Canícula temprana

“Zamarra y sermones no son para tiempo de calores”
REFRAN

                El pasado domingo salí de casa cuando todavía no había amanecido y recorrí los campos áridos del Camino de Santa Ana. Los olivos, los almendros y los viñedos aportaban una mínima sensación de frescor lo que hizo más agradable aquel paseo.

Se observaban los restos de la tormenta de la noche anterior. Su huella se podía ver en la uniformidad de aquella vía en la que no había ni pisadas ni rodadas recientes. Además, en los bajíos de la larga del camino había humedad y pequeños charcos.

La mañana estaba turbia, pero pronto amaneció y el destello del sol anunciaba un día de calor bochornoso, como así ocurrió. Con el solsticio de esta estación llega el verano y con él aparece la canícula que, como todos los años, tiene sus días gloriosos.

                Cerca del camino hay unos restos arqueológicos de antiguos molinos. Allí solo quedan algunas piedras y su perímetro circular acotado. Hace muchos años, tal vez siglos, fueron abandonados y hoy solo son testigos mudos de un pasado de esplendor.

                En aquel erial cuando éramos niños recogíamos el pelillo y las hierbas con las que nuestros padres hacían las escobas que se utilizaban en la casa. El tomillo es la planta dominante en esos campos que da nombre a aquel paraje, Los tomillares.

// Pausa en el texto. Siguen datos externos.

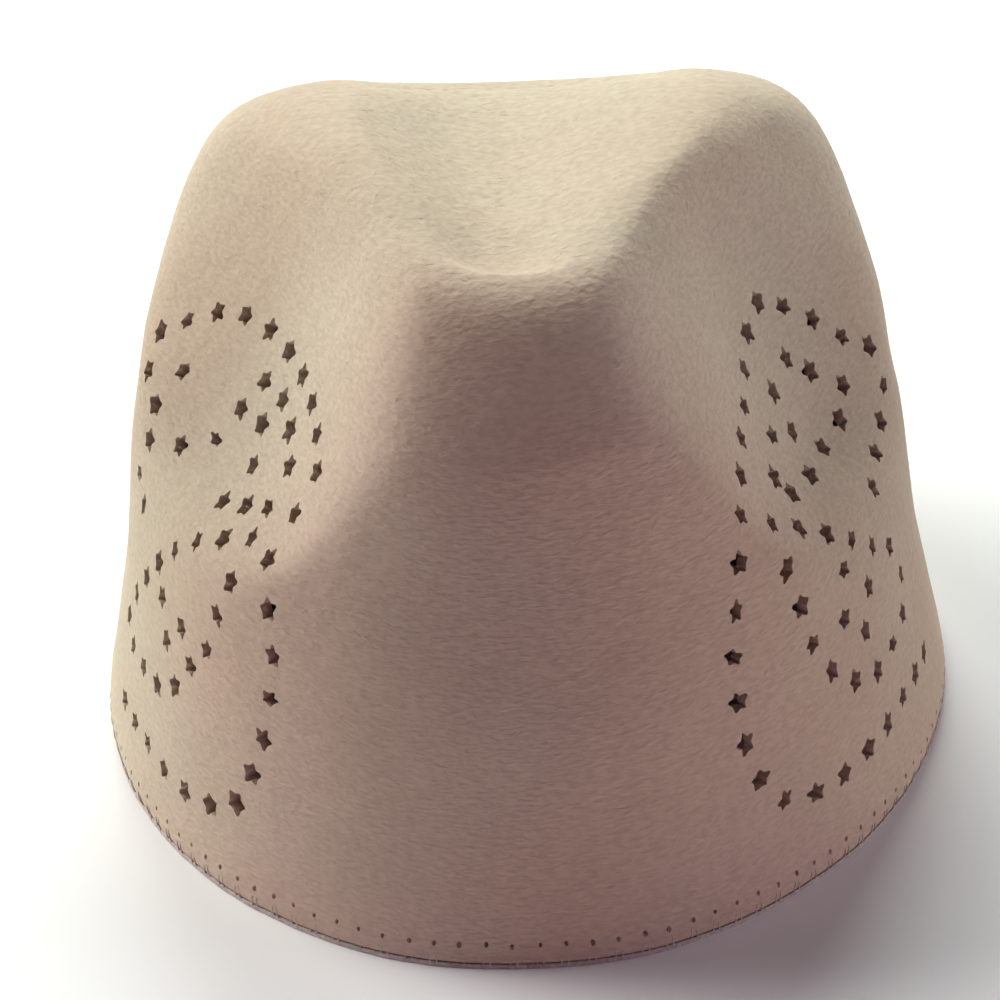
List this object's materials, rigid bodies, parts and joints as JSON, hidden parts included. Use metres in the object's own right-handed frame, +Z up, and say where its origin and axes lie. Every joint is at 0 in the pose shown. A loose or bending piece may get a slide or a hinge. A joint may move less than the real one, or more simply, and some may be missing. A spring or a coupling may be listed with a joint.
{
  "type": "taqiyah, a pinched cap of blocked wool felt",
  "caption": "Brimless felt cap, hollow and one piece, with a creased crown, two front pinches and star holes punched in scrolls on both sides.",
  "frame": {"origin": "middle of the oval that the rim stands on", "axes": "+Z up out of the crown, -Y towards the cap's front, +X towards the wearer's left"},
  "size_m": [0.1646, 0.1999, 0.1134],
  "materials": {
    "wool_felt": "beige blocked wool felt, matt and slightly hairy"
  },
  "bodies": {
    "root": {"crown": "wool_felt"}
  },
  "joints": []
}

                La roturación indebida de estos campos o el abuso en el consumo que se ha hecho de esta planta singular ha provocado la casi completa extinción de esta especie vegetal aromática y autóctona. Sería útil recuperarla como se hace con las especies animales.

                Cuando paseaba a primera hora de aquella mañana observé la presencia de numerosos conejos que cruzaban raudos los caminos. Alguno de ellos parecía mirarme casi con descaro y como si me quisiera transmitir su extrañeza por verme allí.

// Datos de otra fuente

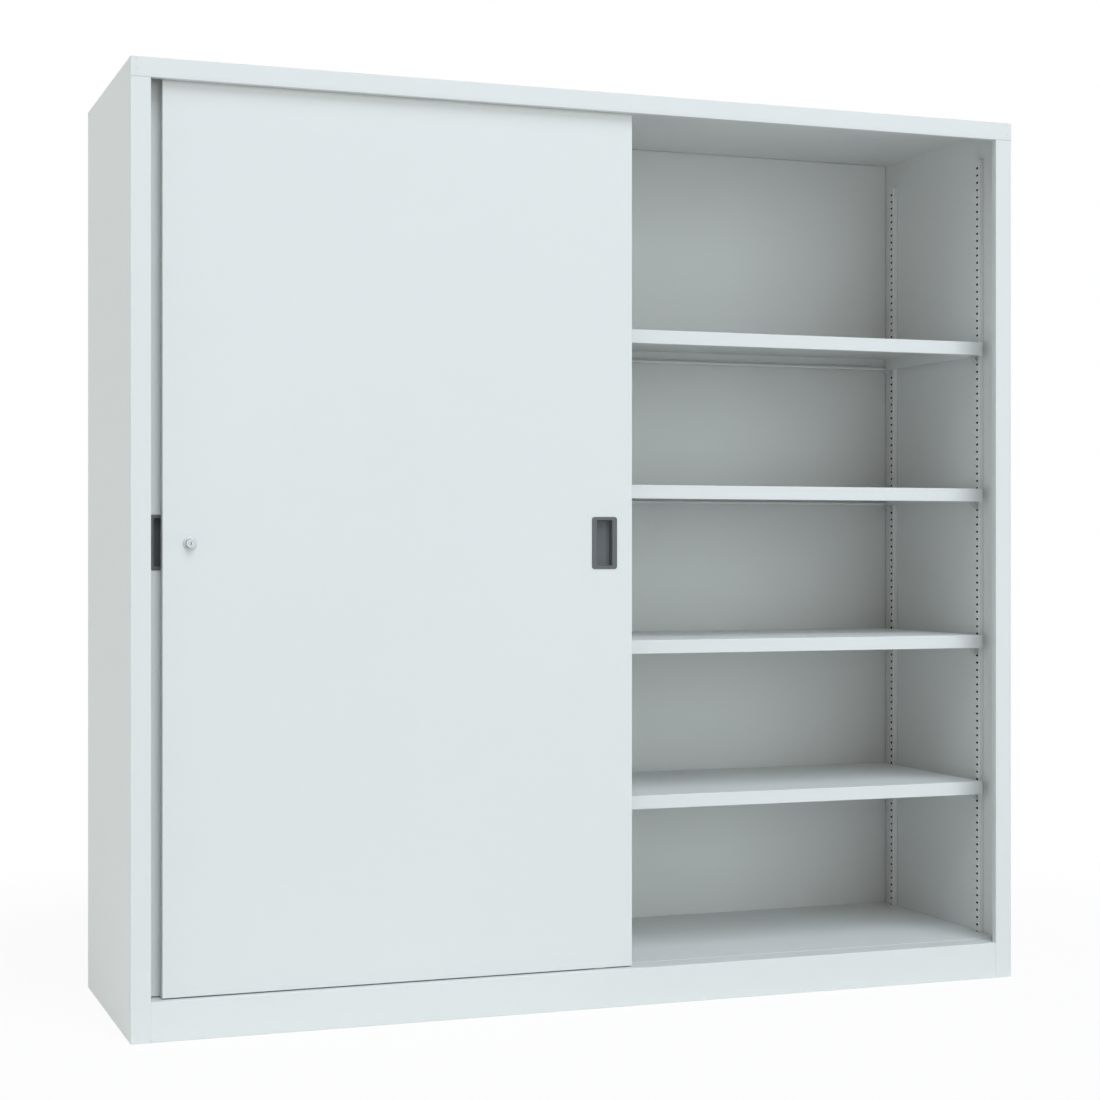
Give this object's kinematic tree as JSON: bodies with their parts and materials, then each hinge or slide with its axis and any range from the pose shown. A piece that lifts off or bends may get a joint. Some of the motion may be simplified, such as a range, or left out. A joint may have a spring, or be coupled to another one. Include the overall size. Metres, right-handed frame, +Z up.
{
  "type": "sliding door cabinet",
  "caption": "Wide floor-standing sheet steel cupboard with two hanging sliding doors, recessed grips, a push-in lock and adjustable shelves on slotted strips.",
  "frame": {"origin": "on the floor under the middle of the cupboard", "axes": "+X to the right along the width, +Y from the doors to the back, +Z up"},
  "size_m": [2, 0.6, 1.95],
  "materials": {
    "painted_steel": "smooth semi-matt light grey powder coat",
    "zinc_steel": "zinc plated sheet",
    "grip_plastic": "fine satin grain",
    "nylon": "moulded nylon",
    "rubber": "matt",
    "nickel": "bright nickel plate"
  },
  "bodies": {
    "carcass": {"left_side_panel": "painted_steel", "right_side_panel": "painted_steel", "top_panel": "painted_steel", "front_plinth": "painted_steel", "floor_panel": "painted_steel", "floor_support": "zinc_steel", "left_back_panel": "painted_steel", "right_back_panel": "painted_steel", "centre_partition": "painted_steel", "top_door_track": "zinc_steel", "front_track_left_stop": "rubber", "front_track_right_stop": "rubber", "rear_track_left_stop": "rubber", "rear_track_right_stop": "rubber", "front_bottom_guide": "nylon", "rear_bottom_guide": "nylon", "right_wall_front_strip": "painted_steel", "right_wall_back_strip": "painted_steel", "left_wall_front_strip": "painted_steel", "left_wall_back_strip": "painted_steel", "right_partition_front_strip": "painted_steel", "right_partition_back_strip": "painted_steel", "left_partition_front_strip": "painted_steel", "left_partition_back_strip": "painted_steel", "right_shelf_1": "painted_steel", "right_shelf_2": "painted_steel", "right_shelf_3": "painted_steel", "right_shelf_4": "painted_steel", "left_shelf_1": "painted_steel", "left_shelf_2": "painted_steel", "left_shelf_3": "painted_steel", "left_shelf_4": "painted_steel", "front_clip_1": "zinc_steel", "front_clip_2": "zinc_steel", "front_clip_3": "zinc_steel", "front_clip_4": "zinc_steel", "back_clip_1": "zinc_steel", "back_clip_2": "zinc_steel", "back_clip_3": "zinc_steel", "back_clip_4": "zinc_steel"},
    "front_door": {"front_door_panel": "painted_steel", "front_door_stiffener": "zinc_steel", "front_door_bottom_channel": "zinc_steel", "front_door_grip": "grip_plastic", "front_door_left_hanger": "zinc_steel", "front_door_right_hanger": "zinc_steel", "lock_case": "nickel"},
    "rear_door": {"rear_door_panel": "painted_steel", "rear_door_stiffener": "zinc_steel", "rear_door_bottom_channel": "zinc_steel", "rear_door_grip": "grip_plastic", "rear_door_left_hanger": "zinc_steel", "rear_door_right_hanger": "zinc_steel", "lock_strike": "zinc_steel"},
    "front_left_wheel": {"front_door_left_roller": "nylon"},
    "front_right_wheel": {"front_door_right_roller": "nylon"},
    "rear_left_wheel": {"rear_door_left_roller": "nylon"},
    "rear_right_wheel": {"rear_door_right_roller": "nylon"},
    "lock_plunger": {"lock_barrel": "nickel"},
    "lock_cylinder": {"key_core": "nickel"}
  },
  "joints": [
    {"name": "front_door_slide", "type": "slide", "parent": "carcass", "child": "front_door", "axis": [1, 0, 0], "range_m": [0, 0.9195]},
    {"name": "rear_door_slide", "type": "slide", "parent": "carcass", "child": "rear_door", "axis": [1, 0, 0], "range_m": [0, 0.9195]},
    {"name": "lock_push", "type": "slide", "parent": "front_door", "child": "lock_plunger", "axis": [0, 1, 0], "range_m": [0, 0.009]},
    {"name": "key_turn", "type": "hinge", "parent": "lock_plunger", "child": "lock_cylinder", "pos_m": [-0.8795, -0.29, 0.988], "axis": [0, 1, 0], "range_deg": [0, 90]},
    {"name": "front_left_roll", "type": "hinge", "parent": "front_door", "child": "front_left_wheel", "pos_m": [-0.8445, -0.27, 1.9373], "axis": [0, 1, 0], "continuous": true},
    {"name": "front_right_roll", "type": "hinge", "parent": "front_door", "child": "front_right_wheel", "pos_m": [-0.0165, -0.27, 1.9373], "axis": [0, 1, 0], "continuous": true},
    {"name": "rear_left_roll", "type": "hinge", "parent": "rear_door", "child": "rear_left_wheel", "pos_m": [-0.903, -0.241, 1.9373], "axis": [0, 1, 0], "continuous": true},
    {"name": "rear_right_roll", "type": "hinge", "parent": "rear_door", "child": "rear_right_wheel", "pos_m": [-0.075, -0.241, 1.9373], "axis": [0, 1, 0], "continuous": true}
  ],
  "couplings": [
    {"joint": "front_left_roll", "follows": "front_door_slide", "rad_per_m": 128.21},
    {"joint": "front_right_roll", "follows": "front_door_slide", "rad_per_m": 128.21},
    {"joint": "rear_left_roll", "follows": "rear_door_slide", "rad_per_m": 128.21},
    {"joint": "rear_right_roll", "follows": "rear_door_slide", "rad_per_m": 128.21}
  ]
}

                Después de casi una hora de paseo me encontré con el primer vehículo que salía del pueblo hacia el campo. Los agricultores acuden a sus fincas para poner o revisar el riego a esa hora y para atender algunas tareas urgentes o necesarias en sus cultivos.

                Al entrar en aquella villa me crucé con una madre y su hija que pasean por allí de forma habitual. La madre se excusó por el retraso de su paseo y me dijo: “es que anoche con la tormenta se retrasó lo de las pujas y por eso terminamos muy tarde”.

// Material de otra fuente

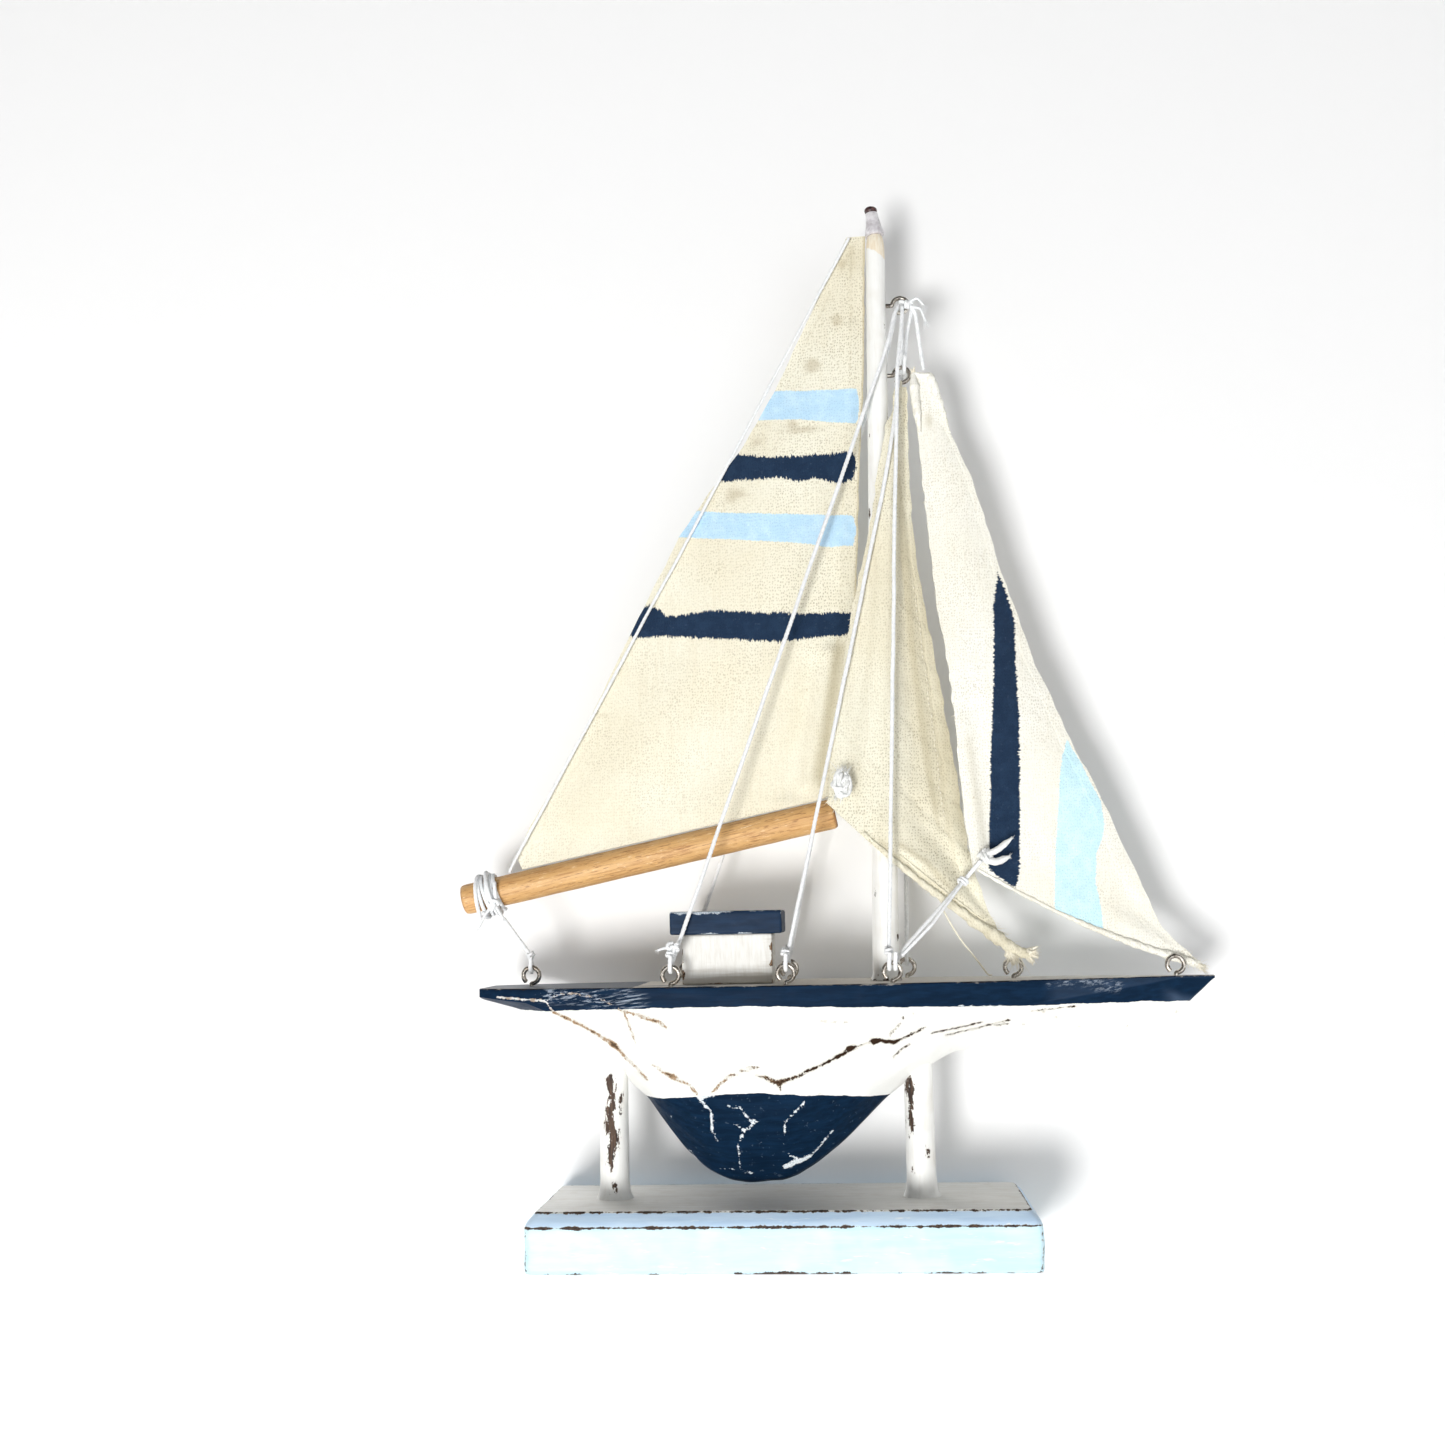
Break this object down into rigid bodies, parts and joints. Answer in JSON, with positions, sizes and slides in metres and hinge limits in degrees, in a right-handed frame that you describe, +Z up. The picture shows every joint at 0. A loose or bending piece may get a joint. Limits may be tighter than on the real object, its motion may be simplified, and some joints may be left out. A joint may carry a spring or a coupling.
{
  "type": "model sailboat on a stand",
  "caption": "Decorative painted wooden model sailboat with cloth sails and string rigging, standing on two dowels let into a chamfered wooden base.",
  "frame": {"origin": "centre of the underside of the stand's base", "axes": "+X towards the bow, -Y towards the starboard side, +Z up along the posts"},
  "size_m": [0.2391, 0.055, 0.3418],
  "materials": {
    "pale_blue_paint": "pale blue paint on wood, edges rubbed through to brown, satin",
    "white_paint": "white paint on wood, edges rubbed through to brown, satin",
    "navy_paint": "navy paint on wood with white scuffs and chips, satin",
    "clear_glue": "greyish translucent glue, satin",
    "dark_cap": "dark brown, satin",
    "natural_wood": "bare light wood with fine darker grain, matte",
    "cream_cloth": "cream plain-weave muslin with painted light blue and navy stripes, matte",
    "white_cloth": "off-white plain-weave muslin with painted navy and light blue stripes, matte",
    "white_string": "white twisted cotton string, matte",
    "cream_string": "cream thread, matte",
    "nickel_wire": "nickel-plated wire, polished"
  },
  "bodies": {
    "hull": {"stand_base": "pale_blue_paint", "stand_post_aft": "white_paint", "stand_post_fore": "white_paint", "hull_band": "navy_paint", "hull_body": "white_paint", "hull_keel": "navy_paint", "cabin_block": "white_paint", "cabin_roof": "navy_paint", "mast": "white_paint", "masthead_peg": "clear_glue", "masthead_cap": "dark_cap", "staysail": "cream_cloth", "jib_halyard": "white_string", "shroud_aft": "white_string", "shroud_mid": "white_string", "shroud_fore": "white_string", "staysail_clew_knot": "white_string", "staysail_tack_tie": "cream_string", "loose_thread": "cream_string", "eye_stern": "nickel_wire", "eye_aft_starboard": "nickel_wire", "eye_aft_port": "nickel_wire", "eye_mid_starboard": "nickel_wire", "eye_mid_port": "nickel_wire", "eye_fore_starboard": "nickel_wire", "eye_fore_port": "nickel_wire", "eye_staysail_tack": "nickel_wire", "eye_bow": "nickel_wire", "eye_mast_upper": "nickel_wire", "eye_mast_lower": "nickel_wire"},
    "main_rig": {"boom": "natural_wood", "boom_lashing": "white_string", "mainsail": "cream_cloth", "topping_lift": "white_string"},
    "main_sheet": {"main_sheet": "white_string"},
    "jib": {"outer_jib": "white_cloth", "jib_clew_knot": "white_string"},
    "jib_sheet": {"jib_sheet": "white_string"}
  },
  "joints": [
    {"name": "boom_swing", "type": "hinge", "parent": "hull", "child": "main_rig", "pos_m": [0.0365, 0, 0.138], "axis": [0, 0, 1], "range_deg": [-3, 3]},
    {"name": "main_sheet_tilt", "type": "hinge", "parent": "hull", "child": "main_sheet", "pos_m": [-0.0798, 0, 0.0907], "axis": [1, 0, 0], "range_deg": [-24, 24]},
    {"name": "jib_swing", "type": "hinge", "parent": "hull", "child": "jib", "pos_m": [0.126, 0.001, 0.09], "axis": [-0.3501, -0.0087, 0.9367], "range_deg": [0, 9]},
    {"name": "jib_sheet_tilt", "type": "hinge", "parent": "hull", "child": "jib_sheet", "pos_m": [0.03673, -0.02, 0.0905], "axis": [1, 0, 0], "range_deg": [0, 17.2]}
  ],
  "couplings": [
    {"joint": "main_sheet_tilt", "follows": "boom_swing", "ratio": 7.9},
    {"joint": "jib_sheet_tilt", "follows": "jib_swing", "ratio": 1.88}
  ]
}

                Eran las ocho de la mañana y ya se veía mucho movimiento de vehículos y de gente que colocaba flores y ornamentos para esa fiesta que era de aquellas de las que se decía que “hay tres jueves en el año que brillan más que el sol”: el Corpus Christi.

                La procesión de ese día recorre las principales calles de la localidad; se lleva bajo palio la conocida custodia; y el sacerdote para en los altares que se extienden en todo su recorrido mientras que los niños de primera comunión lanzan sus pétalos florales.

                A media mañana el sol ofrecía un brillo especial que realzaba los colores de las flores, los ornamentos o los tejidos utilizados en este acto. En las calles el olor a tomillo, a romero y a hierbabuena, nos hacía recordar los aromas de nuestra ya lejana infancia.

                La espectacularidad de la fiesta sorprendió y provocó el comentario de algún conocido que se vino arriba y nos dijo: esta es una fiesta muy completa que se parece a la del Corpus Christi de Toledo. Pero eso sí, más pequeña y modesta, pero muy digna.

                Había adornos florales y tapices textiles artesanos que ornamentaban los altares; las colchas o manteles vistosos que adornan puertas, ventanas y balcones; o los toldos de colores llamativos que se colocan en las calles para proteger del sol de mediodía.

                La labor de los lugareños a la hora de preparar esta fiesta es encomiable. Le dedican su tiempo, su experiencia y, sobre todo, su cariño para hacer que la celebración siga siendo tan atractiva como lo ha sido desde siempre. Y este año objetivo conseguido.

                La gente vestía para la ocasión y lo hacía con sus mejores galas. Pero siempre hay algún despistado que con un atuendo más informal parecía estar haciendo corchetes, como decía mi madre de quien se vestía de manera inapropiada en estos actos.

                Ese día fue de reencuentros con conocidos y amigos. De saludos y para departir con casi todos ellos sobre estos actos que hoy parecen olvidados, pero que permanecen en el subconsciente colectivo de El Toboso. Aunque allí parecíamos estar todos.

                Después de terminar todos los eventos religiosos nos fuimos a tomar unos vinos y para, de manera más distendida, tratar de temas mundanos. De los hijos, de la familia, de las cosas del pueblo o de otras cuestiones de actualidad que hoy nos ocupan.

                Luego volvimos a casa y tras una comida ligera y frugal nos fuimos a descansar aprovechando el frescor que proporciona el aire acondicionado.